• **What is asked**
Return, unaltered, every line from the beginning of the material below up to and including the one with "# out again.".

• **Data section**
----------------------------------------
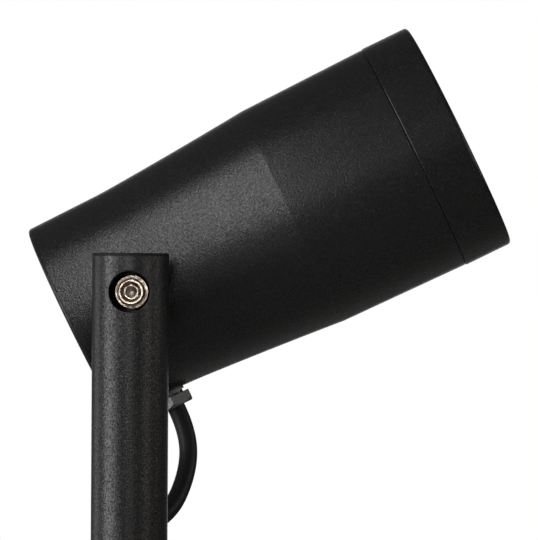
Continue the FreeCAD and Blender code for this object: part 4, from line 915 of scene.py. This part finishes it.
# %% Cut the nut
NUT_CORNER_RADIUS = 8.083
NUT_START, NUT_END = 41.05, 45.35
nut = turned(
    "hexagon_nut", [(NUT_CORNER_RADIUS, NUT_START), (NUT_CORNER_RADIUS, NUT_END)], sides=6
)
chamfer = turned("chamfer_tool", [(9.6, 40.9), (9.6, 42.42), (6.45, 45.5)], sides=96)
shape_with(nut, chamfer, "INTERSECT")
nut_bore = turned("nut_bore_tool", [(3.45, 40), (3.45, 47)], sides=48)
shape_with(nut, nut_bore, "DIFFERENCE")
thread_bore = turned("thread_bore_tool", [(5.05, 40), (5.05, 44.15)], sides=64)
shape_with(nut, thread_bore, "DIFFERENCE")
break_edges(nut, 0.15, steps=3)
finish_surface(nut, 25)
put(nut, HEAD_PLACE @ GLAND_AXIS)
hand_over(nut, "head", nickel, "nickel", "gland_nut")

# %% [markdown]
# ## Reflector and light
# Behind the glass sits a bright faceted bowl round a small light board. The facets are flat on
# purpose: a turned bowl with few sides and flat shading gives them, and its filled ends are taken
# out again. The board is a white square with a yellow round emitter and a raised ring round it.

# %% Faceted bowl
BOWL_BACK_RADIUS, BOWL_FRONT_RADIUS = 11.9, 37.0
BOWL_BACK, BOWL_DEPTH = 72.6, 53.0
BOWL_STEPS = 10
BOWL_WALL = 0.8
bowl_rings = []
for step in range(BOWL_STEPS + 1):
    radius = BOWL_BACK_RADIUS + (BOWL_FRONT_RADIUS - BOWL_BACK_RADIUS) * step / BOWL_STEPS
    share = (radius**2 - BOWL_BACK_RADIUS**2) / (BOWL_FRONT_RADIUS**2 - BOWL_BACK_RADIUS**2)
    bowl_rings.append((radius, BOWL_BACK + BOWL_DEPTH * share))
bowl = turned("faceted_bowl", bowl_rings, sides=30)
bpy.ops.object.mode_set(mode="EDIT")
bpy.ops.mesh.select_mode(type="FACE")
bpy.ops.mesh.select_all(action="DESELECT")
bpy.ops.object.mode_set(mode="OBJECT")
for face in bowl.data.polygons:
    face.select = len(face.vertices) > 4
bpy.ops.object.mode_set(mode="EDIT")
bpy.ops.mesh.delete(type="ONLY_FACE")
bpy.ops.mesh.select_all(action="SELECT")
bpy.ops.mesh.flip_normals()
bpy.ops.object.mode_set(mode="OBJECT")
wall = bowl.modifiers.new("wall", "SOLIDIFY")
wall.thickness = BOWL_WALL * MM
wall.offset = -1
bpy.ops.object.modifier_apply(modifier=wall.name)
bpy.ops.object.shade_flat()
put(bowl, HEAD_PLACE)
hand_over(bowl, "head", reflector_bright, "reflector_bright", "reflector")

# %% Light board
BOARD_WIDTH, BOARD_THICKNESS, BOARD_MIDDLE = 24, 1.2, 66.6
BOARD_TOP = 67.2
clear_selection()
bpy.ops.mesh.primitive_cube_add(
    size=1,
    location=(0, 0, BOARD_MIDDLE * MM),
    scale=(BOARD_WIDTH * MM, BOARD_WIDTH * MM, BOARD_THICKNESS * MM),
)
board = bpy.context.object
board.name = "light_board"
bpy.ops.object.transform_apply(location=True, rotation=True, scale=True)
break_edges(board, 0.3)
finish_surface(board)
put(board, HEAD_PLACE)
hand_over(board, "head", white_plastic, "white_plastic", "light_chip")
emitter = turned("light_emitter", [(9, BOARD_TOP), (9, 67.65), (8.7, 67.8)], sides=96)
finish_surface(emitter)
put(emitter, HEAD_PLACE)
hand_over(emitter, "head", phosphor, "phosphor")
DAM_INNER, DAM_OUTER, DAM_TOP = 9.0, 9.6, 67.9
dam_section = [
    (DAM_INNER, BOARD_TOP),
    (DAM_OUTER, BOARD_TOP),
    (DAM_OUTER, DAM_TOP),
    (DAM_INNER, DAM_TOP),
]
dam = turned("light_dam", dam_section, sides=96, shut=True)
round_ring(dam, DAM_OUTER, DAM_TOP, size=0.2, steps=2)
finish_surface(dam)
put(dam, HEAD_PLACE)
hand_over(dam, "head", white_plastic, "white_plastic")

# %% [markdown]
# ## Ground spike
# The spike is a casting too: a socket with a ground flange, four gussets, and two crossed blades
# that narrow to a point. Each blade is a block whose lower end is extruded and narrowed twice; the
# coat and the mould leave every edge a little round.

# %% Socket and flange
FLANGE_RADIUS, FLANGE_TOP = 37, 4
SOCKET_RADIUS, SOCKET_TOP = 19, 44
SOCKET_BORE = 14.05
GRUB_HEIGHT = 31
DRAIN_CIRCLE = 9.5
socket_section = [
    (FLANGE_RADIUS, 0),
    (FLANGE_RADIUS, FLANGE_TOP),
    (SOCKET_RADIUS, FLANGE_TOP),
    (SOCKET_RADIUS, SOCKET_TOP),
    (SOCKET_BORE, SOCKET_TOP),
    (SOCKET_BORE, POST_FOOT),
]
socket = turned("spike_socket", socket_section, sides=128)
round_ring(socket, FLANGE_RADIUS, FLANGE_TOP, size=1.0, steps=3)
round_ring(socket, SOCKET_RADIUS, SOCKET_TOP, size=1.0, steps=3)
round_ring(socket, FLANGE_RADIUS, 0, size=0.4, steps=2)
round_ring(socket, SOCKET_RADIUS, FLANGE_TOP, size=1.6, steps=4)
for side in (-1, 1):
    drill = turned("grub_tool", [(3.0, 10), (3.0, 22)], sides=48)
    sideways = Matrix.Rotation(side * math.pi / 2, 4, "Y")
    put(drill, Matrix.Translation((0, 0, GRUB_HEIGHT * MM)) @ sideways)
    shape_with(socket, drill, "DIFFERENCE")
for quarter in range(4):
    turn = math.radians(45 + 90 * quarter)
    drill = turned("drain_tool", [(2.25, -5), (2.25, 10)], sides=40)
    away = DRAIN_CIRCLE * MM
    put(drill, Matrix.Translation((away * math.cos(turn), away * math.sin(turn), 0)))
    shape_with(socket, drill, "DIFFERENCE")
finish_surface(socket)
print("socket:", len(socket.data.polygons), "faces")

# %% Blades
BLADE_WIDTH, BLADE_THICKNESS = 46, 3.6
BLADE_TOP = -0.5
BLADE_NARROWS = ((13.06, -178), (0.8, -200))


def spike_blade(name, turn):
    """One flat blade through the axis, 46 mm wide at the flange, with a point 200 mm below it."""
    clear_selection()
    bpy.ops.mesh.primitive_cube_add(
        size=1, location=(0, 0, 0.5 * MM), scale=(BLADE_WIDTH * MM, BLADE_THICKNESS * MM, 2 * MM)
    )
    blade = bpy.context.object
    blade.name = name
    bpy.ops.object.transform_apply(location=True, rotation=True, scale=True)
    bpy.ops.object.mode_set(mode="EDIT")
    bpy.ops.mesh.select_mode(type="FACE")
    bpy.ops.mesh.select_all(action="DESELECT")
    bpy.ops.object.mode_set(mode="OBJECT")
    for face in blade.data.polygons:
        face.select = face.normal.z < -0.9
    bpy.ops.object.mode_set(mode="EDIT")
    level, width = BLADE_TOP, BLADE_WIDTH
    for next_width, next_level in BLADE_NARROWS:
        bpy.ops.mesh.extrude_region_move(
            TRANSFORM_OT_translate={"value": (0, 0, (next_level - level) * MM)}
        )
        bpy.ops.transform.resize(
            value=(next_width / width, 1, 1), center_override=(0, 0, next_level * MM)
        )
        width, level = next_width, next_level
    bpy.ops.object.mode_set(mode="OBJECT")
    put(blade, Matrix.Rotation(turn, 4, "Z"))
    break_edges(blade, 0.6, steps=3)
    finish_surface(blade)
    return blade


blades = [spike_blade("blade_across", 0), spike_blade("blade_along", math.pi / 2)]
core = turned("blade_core", [(5.5, 1), (2.0, -178), (0.6, -186)], sides=48)
finish_surface(core)
print("blades:", [len(blade.data.polygons) for blade in blades], "faces")

# %% Gussets, and all as one casting
WEB_START = 16
WEB_LENGTH, WEB_TOP_LENGTH = 17, 3
WEB_THICKNESS = 3
WEB_FOOT, WEB_FOOT_HEIGHT = 3.5, 3
WEB_RISE, WEB_TOP = 21, 26


def gusset(name, turn):
    """A triangular web between the flange and the socket."""
    clear_selection()
    bpy.ops.mesh.primitive_cube_add(
        size=1,
        location=((WEB_START + WEB_LENGTH / 2) * MM, 0, WEB_FOOT * MM),
        scale=(WEB_LENGTH * MM, WEB_THICKNESS * MM, WEB_FOOT_HEIGHT * MM),
    )
    web = bpy.context.object
    web.name = name
    bpy.ops.object.transform_apply(location=True, rotation=True, scale=True)
    bpy.ops.object.mode_set(mode="EDIT")
    bpy.ops.mesh.select_mode(type="FACE")
    bpy.ops.mesh.select_all(action="DESELECT")
    bpy.ops.object.mode_set(mode="OBJECT")
    for face in web.data.polygons:
        face.select = face.normal.z > 0.9
    bpy.ops.object.mode_set(mode="EDIT")
    bpy.ops.mesh.extrude_region_move(TRANSFORM_OT_translate={"value": (0, 0, WEB_RISE * MM)})
    narrower = WEB_TOP_LENGTH / WEB_LENGTH
    bpy.ops.transform.resize(
        value=(narrower, 1, 1), center_override=(WEB_START * MM, 0, WEB_TOP * MM)
    )
    bpy.ops.object.mode_set(mode="OBJECT")
    put(web, Matrix.Rotation(turn, 4, "Z"))
    break_edges(web, 0.5, steps=3)
    finish_surface(web)
    return web


webs = [gusset(f"gusset_{number}", number * math.pi / 2) for number in range(4)]
clear_selection()
for part in (socket, core, *blades, *webs):
    part.select_set(True)
bpy.context.view_layer.objects.active = socket
bpy.ops.object.join()
spike = bpy.context.object
spike.name = "cast_spike"
hand_over(spike, "spike", cast_black, "cast_black", "ground_spike")

# %% [markdown]
# ## View transform
# The render shows its colours through the Standard view transform.

# %% View transform
scene = bpy.context.scene
scene.view_settings.view_transform = "Standard"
----------------------------------------
• **Complete answer**
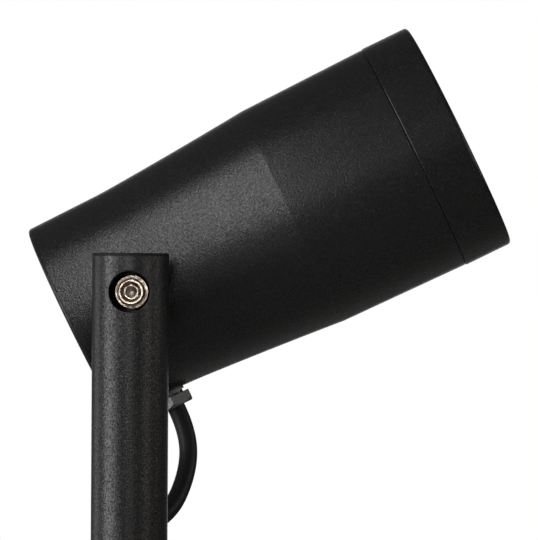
Continue the FreeCAD and Blender code for this object: part 4, from line 915 of scene.py. This part finishes it.
# %% Cut the nut
NUT_CORNER_RADIUS = 8.083
NUT_START, NUT_END = 41.05, 45.35
nut = turned(
    "hexagon_nut", [(NUT_CORNER_RADIUS, NUT_START), (NUT_CORNER_RADIUS, NUT_END)], sides=6
)
chamfer = turned("chamfer_tool", [(9.6, 40.9), (9.6, 42.42), (6.45, 45.5)], sides=96)
shape_with(nut, chamfer, "INTERSECT")
nut_bore = turned("nut_bore_tool", [(3.45, 40), (3.45, 47)], sides=48)
shape_with(nut, nut_bore, "DIFFERENCE")
thread_bore = turned("thread_bore_tool", [(5.05, 40), (5.05, 44.15)], sides=64)
shape_with(nut, thread_bore, "DIFFERENCE")
break_edges(nut, 0.15, steps=3)
finish_surface(nut, 25)
put(nut, HEAD_PLACE @ GLAND_AXIS)
hand_over(nut, "head", nickel, "nickel", "gland_nut")

# %% [markdown]
# ## Reflector and light
# Behind the glass sits a bright faceted bowl round a small light board. The facets are flat on
# purpose: a turned bowl with few sides and flat shading gives them, and its filled ends are taken
# out again. The board is a white square with a yellow round emitter and a raised ring round it.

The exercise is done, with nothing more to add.